TO DO.
Extract every line of the material below and reproduce it faithfully.

— START INFORMATION SHOWN —

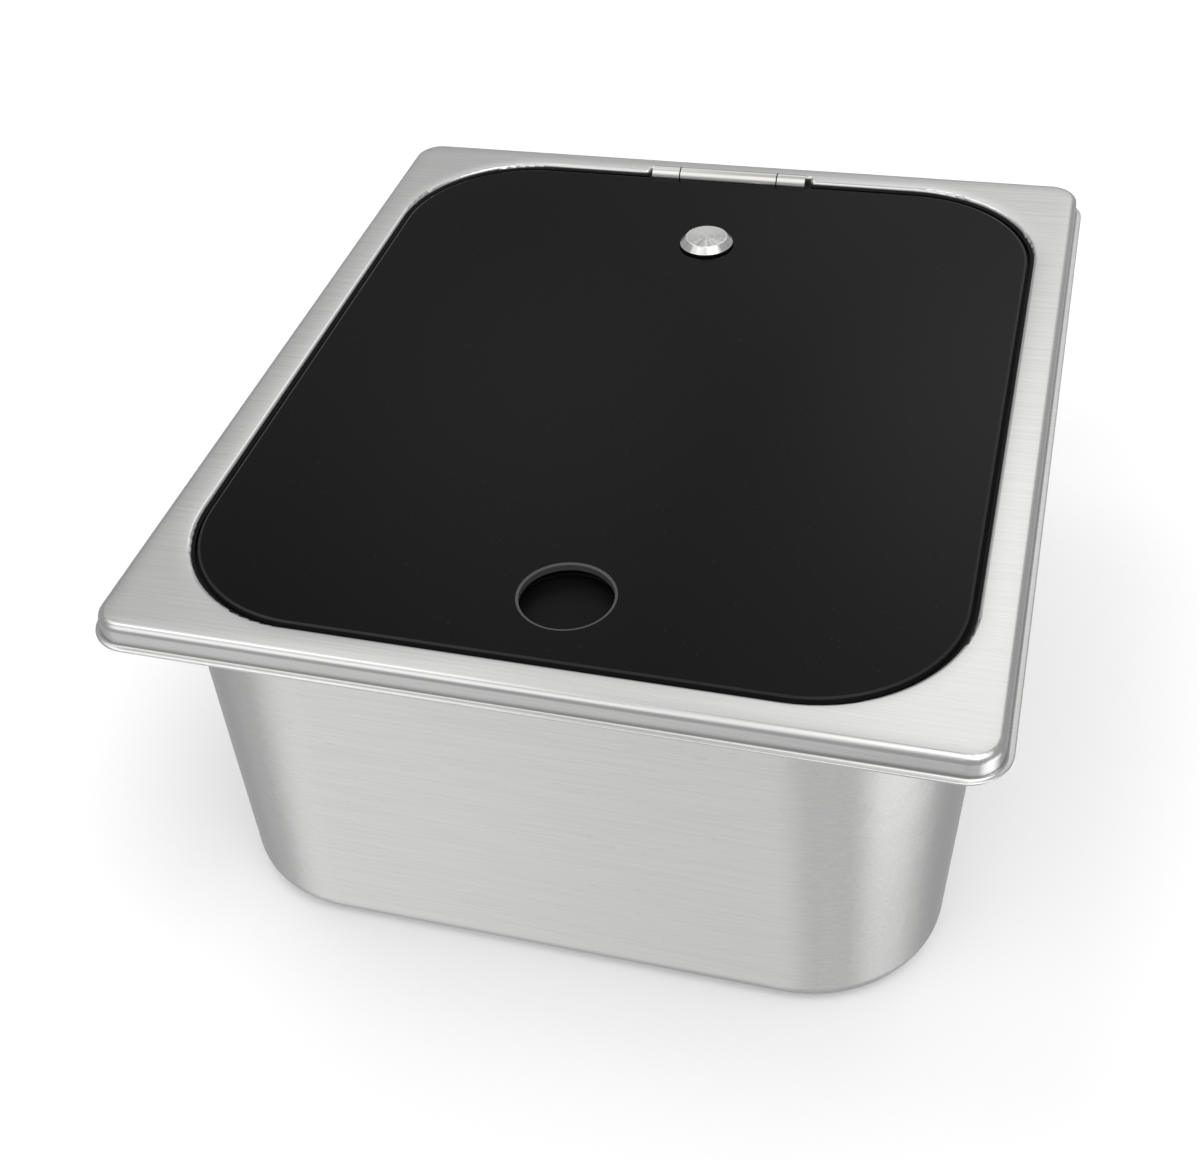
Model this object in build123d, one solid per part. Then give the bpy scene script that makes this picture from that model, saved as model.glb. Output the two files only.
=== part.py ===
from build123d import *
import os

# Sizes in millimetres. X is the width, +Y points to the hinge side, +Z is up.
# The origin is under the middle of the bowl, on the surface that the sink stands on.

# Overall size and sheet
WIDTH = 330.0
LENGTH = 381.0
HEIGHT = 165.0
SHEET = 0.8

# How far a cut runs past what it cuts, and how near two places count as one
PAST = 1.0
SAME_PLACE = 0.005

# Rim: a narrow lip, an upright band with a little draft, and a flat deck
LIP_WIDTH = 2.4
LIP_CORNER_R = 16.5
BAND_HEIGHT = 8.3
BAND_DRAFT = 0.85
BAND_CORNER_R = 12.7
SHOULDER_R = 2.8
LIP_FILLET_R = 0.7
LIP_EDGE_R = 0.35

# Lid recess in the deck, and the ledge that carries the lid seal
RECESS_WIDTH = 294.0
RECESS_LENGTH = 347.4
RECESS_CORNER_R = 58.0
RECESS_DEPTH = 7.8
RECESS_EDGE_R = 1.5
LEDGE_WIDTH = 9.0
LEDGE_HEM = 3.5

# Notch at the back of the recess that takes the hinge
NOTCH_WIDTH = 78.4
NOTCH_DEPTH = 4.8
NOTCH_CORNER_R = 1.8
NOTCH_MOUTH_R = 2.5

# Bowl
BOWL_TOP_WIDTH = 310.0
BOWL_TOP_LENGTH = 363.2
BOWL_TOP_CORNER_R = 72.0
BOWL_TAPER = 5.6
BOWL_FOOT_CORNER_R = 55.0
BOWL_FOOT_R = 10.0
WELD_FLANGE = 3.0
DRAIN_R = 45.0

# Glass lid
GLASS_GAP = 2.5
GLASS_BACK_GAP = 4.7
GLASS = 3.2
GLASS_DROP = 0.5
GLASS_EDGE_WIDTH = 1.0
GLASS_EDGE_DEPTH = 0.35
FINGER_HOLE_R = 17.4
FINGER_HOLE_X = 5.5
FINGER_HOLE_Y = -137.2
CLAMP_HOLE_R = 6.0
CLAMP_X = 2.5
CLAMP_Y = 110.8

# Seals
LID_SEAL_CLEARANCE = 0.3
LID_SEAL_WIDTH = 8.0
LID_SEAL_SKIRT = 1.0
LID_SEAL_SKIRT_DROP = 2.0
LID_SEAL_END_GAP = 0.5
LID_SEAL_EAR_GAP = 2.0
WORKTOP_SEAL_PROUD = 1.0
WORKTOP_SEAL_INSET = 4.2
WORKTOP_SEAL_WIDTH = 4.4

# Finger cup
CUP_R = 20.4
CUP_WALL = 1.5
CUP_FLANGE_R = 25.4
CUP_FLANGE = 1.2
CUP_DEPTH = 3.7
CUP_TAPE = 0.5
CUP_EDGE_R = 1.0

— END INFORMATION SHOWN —

RESULT BELOW.
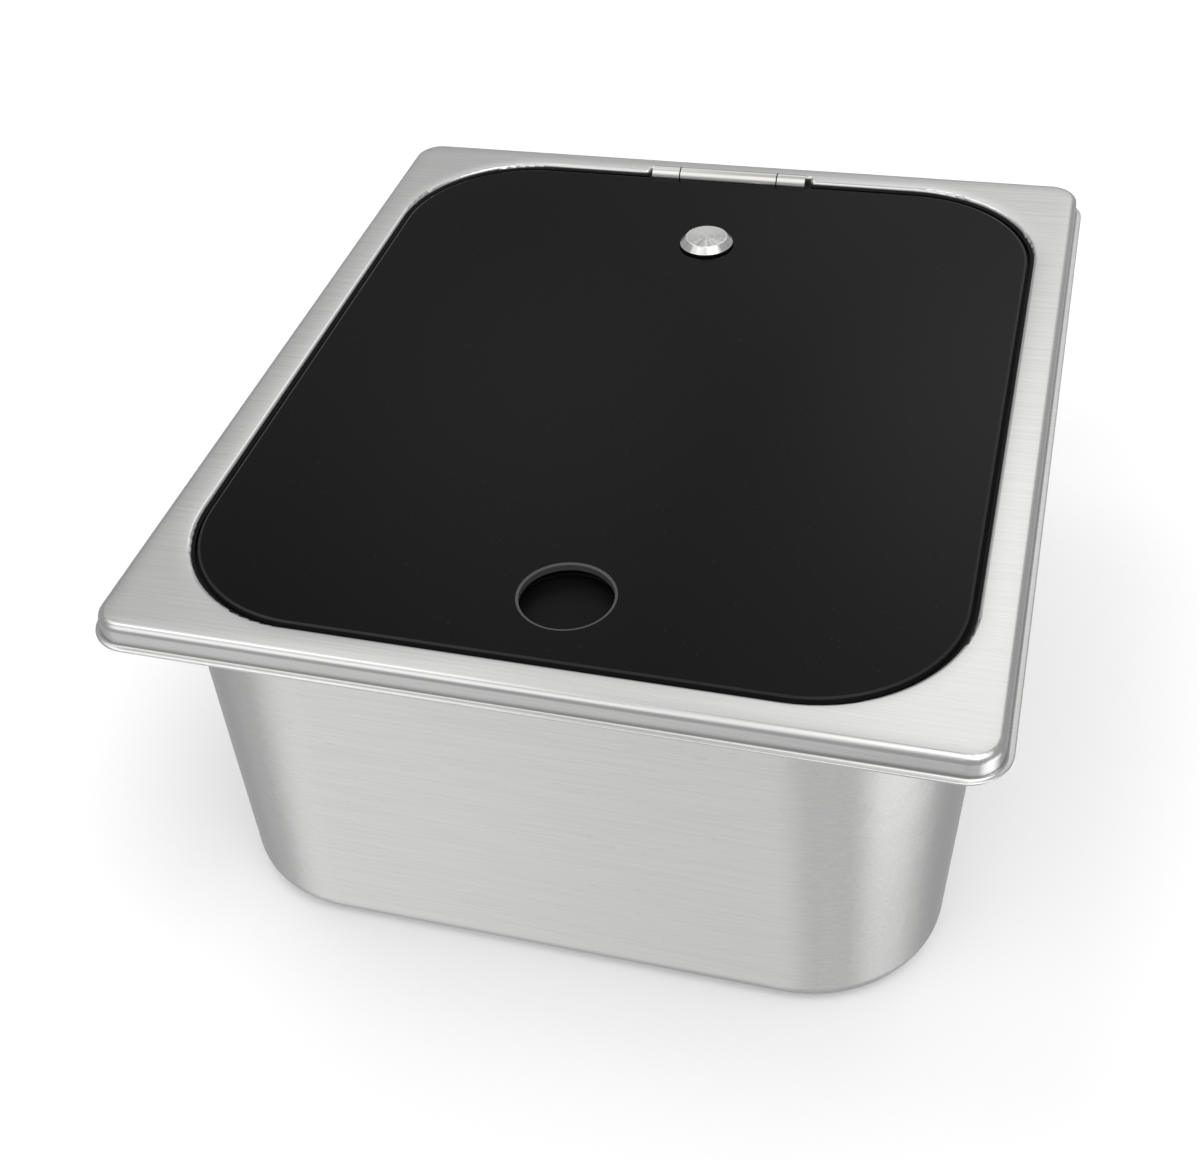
Model this object in build123d, one solid per part. Then give the bpy scene script that makes this picture from that model, saved as model.glb. Output the two files only.
=== part.py ===
from build123d import *
import os

# Sizes in millimetres. X is the width, +Y points to the hinge side, +Z is up.
# The origin is under the middle of the bowl, on the surface that the sink stands on.

# Overall size and sheet
WIDTH = 330.0
LENGTH = 381.0
HEIGHT = 165.0
SHEET = 0.8

# How far a cut runs past what it cuts, and how near two places count as one
PAST = 1.0
SAME_PLACE = 0.005

# Rim: a narrow lip, an upright band with a little draft, and a flat deck
LIP_WIDTH = 2.4
LIP_CORNER_R = 16.5
BAND_HEIGHT = 8.3
BAND_DRAFT = 0.85
BAND_CORNER_R = 12.7
SHOULDER_R = 2.8
LIP_FILLET_R = 0.7
LIP_EDGE_R = 0.35

# Lid recess in the deck, and the ledge that carries the lid seal
RECESS_WIDTH = 294.0
RECESS_LENGTH = 347.4
RECESS_CORNER_R = 58.0
RECESS_DEPTH = 7.8
RECESS_EDGE_R = 1.5
LEDGE_WIDTH = 9.0
LEDGE_HEM = 3.5

# Notch at the back of the recess that takes the hinge
NOTCH_WIDTH = 78.4
NOTCH_DEPTH = 4.8
NOTCH_CORNER_R = 1.8
NOTCH_MOUTH_R = 2.5

# Bowl
BOWL_TOP_WIDTH = 310.0
BOWL_TOP_LENGTH = 363.2
BOWL_TOP_CORNER_R = 72.0
BOWL_TAPER = 5.6
BOWL_FOOT_CORNER_R = 55.0
BOWL_FOOT_R = 10.0
WELD_FLANGE = 3.0
DRAIN_R = 45.0

# Glass lid
GLASS_GAP = 2.5
GLASS_BACK_GAP = 4.7
GLASS = 3.2
GLASS_DROP = 0.5
GLASS_EDGE_WIDTH = 1.0
GLASS_EDGE_DEPTH = 0.35
FINGER_HOLE_R = 17.4
FINGER_HOLE_X = 5.5
FINGER_HOLE_Y = -137.2
CLAMP_HOLE_R = 6.0
CLAMP_X = 2.5
CLAMP_Y = 110.8

# Seals
LID_SEAL_CLEARANCE = 0.3
LID_SEAL_WIDTH = 8.0
LID_SEAL_SKIRT = 1.0
LID_SEAL_SKIRT_DROP = 2.0
LID_SEAL_END_GAP = 0.5
LID_SEAL_EAR_GAP = 2.0
WORKTOP_SEAL_PROUD = 1.0
WORKTOP_SEAL_INSET = 4.2
WORKTOP_SEAL_WIDTH = 4.4

# Finger cup
CUP_R = 20.4
CUP_WALL = 1.5
CUP_FLANGE_R = 25.4
CUP_FLANGE = 1.2
CUP_DEPTH = 3.7
CUP_TAPE = 0.5
CUP_EDGE_R = 1.0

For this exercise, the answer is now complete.